Men and women of prominence are often called upon to act as special hosts and hostesses at public or semipublic functions, such as club dinners or luncheons, society receptions, school or college graduations, receptions given by the heads of business houses on anniversaries or at openings, civil or state receptions, charitable social affairs, and the like.
As a rule, the etiquette and duties of such occasions do not vary greatly from those of the more private affairs, but usually greater formality is observed, and there is less responsibility on the part of the public entertainers for the details of the service.
At a club reception and luncheon, the president and chief officers of the club, with the guests of the day, stand in line and receive for a half-hour or more, in the parlors of the club. When all the guests, or the most of them, have assembled, the procession to the dining-room is headed by the president with the guest of greatest distinction, who is seated at his right. The other officers follow in order of rank, with the other guests in order of distinction.
After dinner, when the last course is completed and the débris removed, so that the tables present a neat appearance with their decorations intact, the president rises and raps for order. Then, after a few introductory remarks, he begins the program of the day. These programs vary greatly, but usually include after-dinner speeches of the light and happy or only semiserious order,—unless the purpose for which all are gathered is of serious moment,—music both instrumental and vocal, by excellent performers, and the responses to the speeches, either by the president or by others of the officers who may be called upon for brief and pertinent remarks. A spirit of good-will and enthusiasm should characterize such a gathering, whatever the object of it.
When one is appointed on the entertainment committee of a club, or of a city, or other body of people, for the holding of a congress of any sort, it is necessary to provide in minute detail for the entertainment of guests for a period covering the entire time of their stay. Such guests should be met at the depot or boat landing, should be given every assistance toward making them acquainted with the officers of the congress and club, and with the city, and every detail of provision for their comfort should be looked out for. Personal social claims upon their time should not be so made as to conflict with their real interest in coming, or with the advantages they may have sought in the visit, for carrying out their personal plans.
When one is a guest on such an occasion, he should remember that while his entertainment may have been official, his obligation for it is personal, and that he should personally thank his hosts and, in particular, his special host and hostess, as if he had been their only guest.
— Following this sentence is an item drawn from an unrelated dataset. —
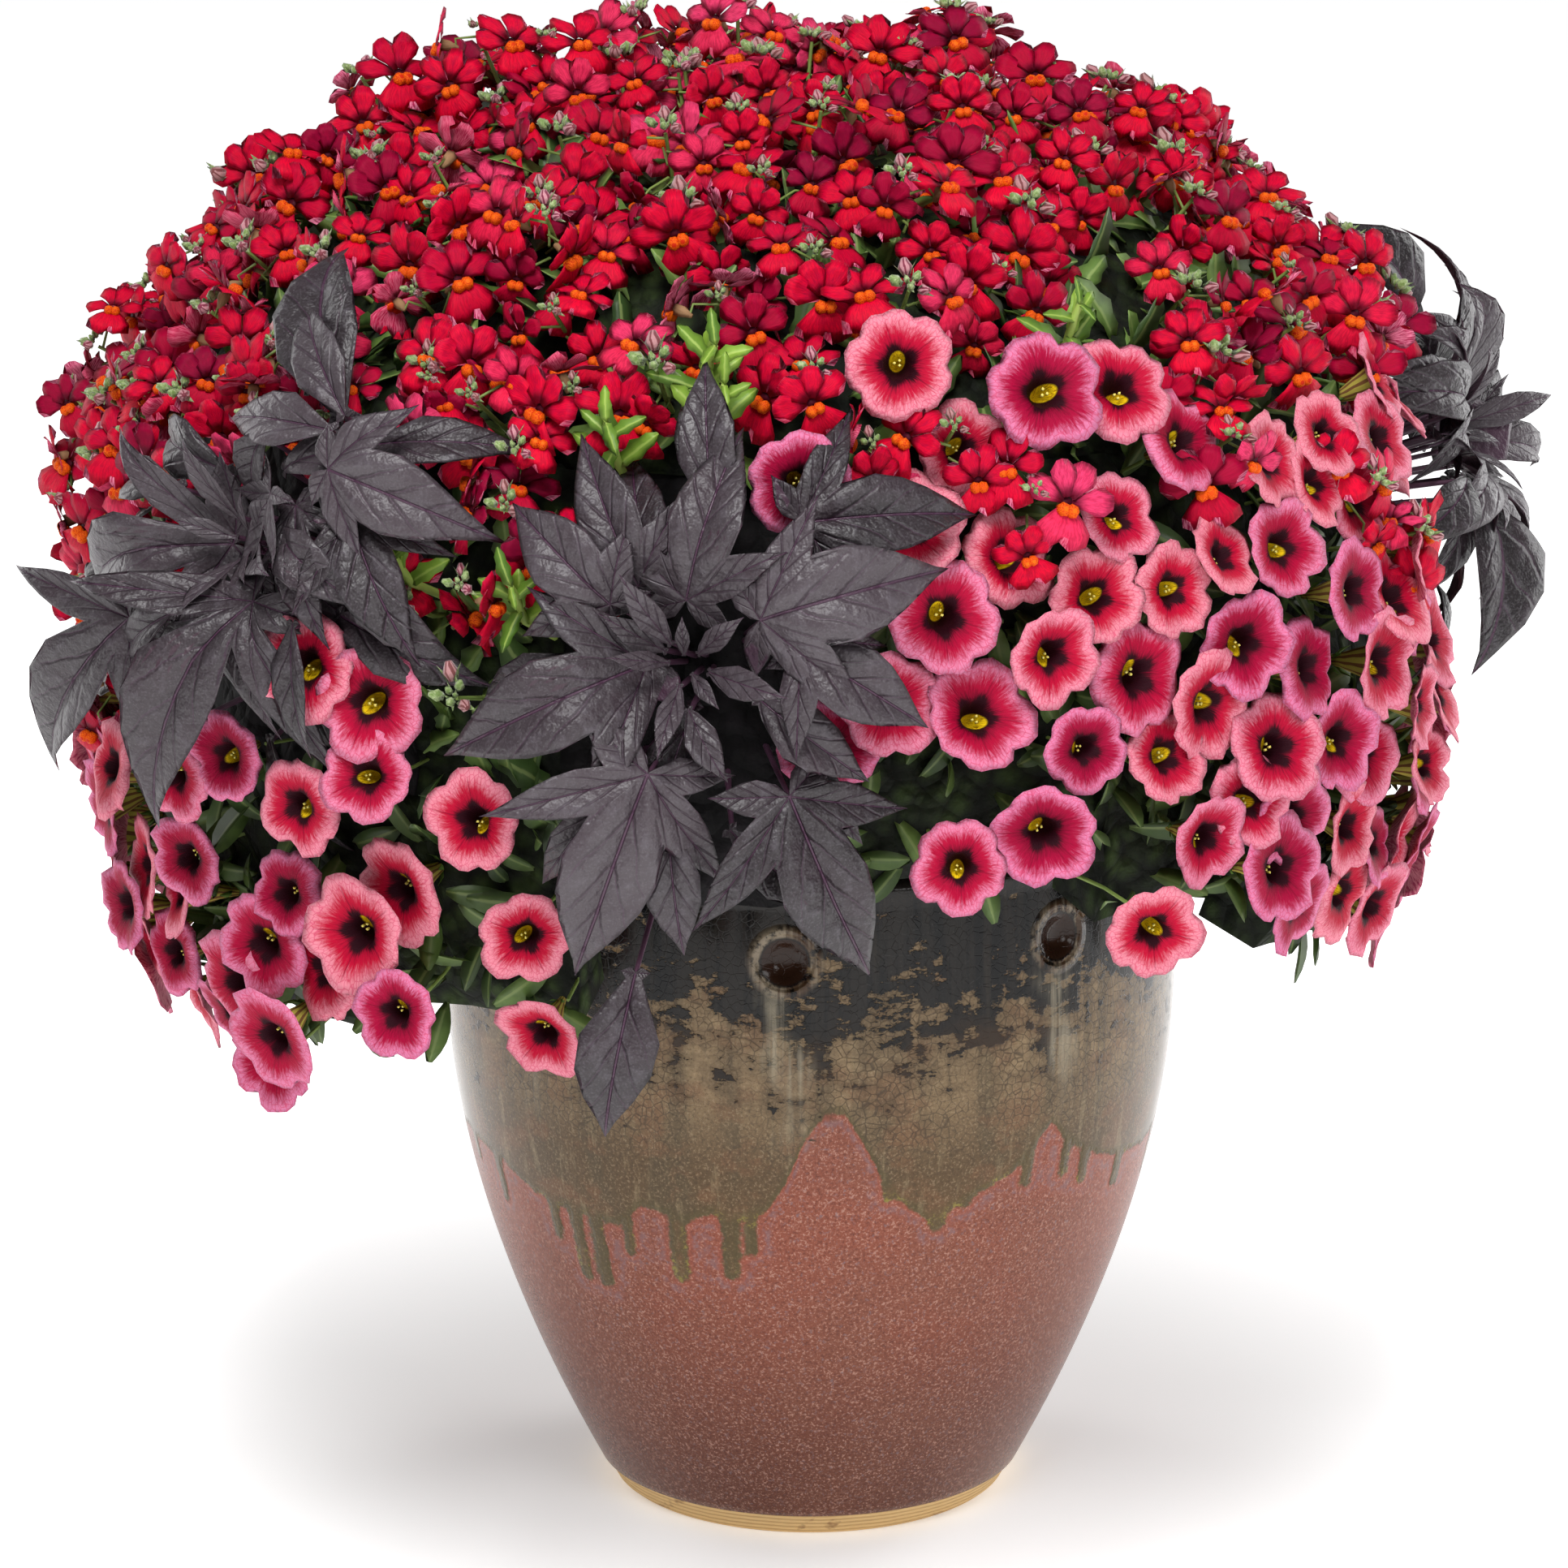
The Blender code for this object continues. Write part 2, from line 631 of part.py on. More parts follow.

No matter how absorbing the business of the congress or conference, no matter how strenuous his own official duties, his obligation socially is imperative, and must be met.
When one is a member of the graduating class of a school or college, or of any small group of people who, as a society, are entertaining, one should show the courtesy of host or hostess to every guest. This does not mean that one is responsible to every guest, to see that he or she is well entertained, but that, aside from his personal responsibilities to his own guests, he should be, at all the public functions, in the attitude of host to any stranger to whom he may show even the slightest hospitality.
As for his own guests, there are one or two points of special courtesy because of the nature of the entertainment. If he is inviting young women, or even only one, to whom he intends to give his whole, or a large part of his time, he must also invite her mother or chaperon. This rule is invariable for the high-school boy graduate, for the graduate of the men's college, and for the man graduate of a co-educational university.
In addition to the usual provision for guests, he must provide for their entertainment overnight or during their stay, if they be from the distance. He should, in addition, and early in their visit, acquaint them with the peculiarities of the local college customs. These customs are distinctive with each college, and their etiquette should be made clear to one who, though unused to them, is about to share them.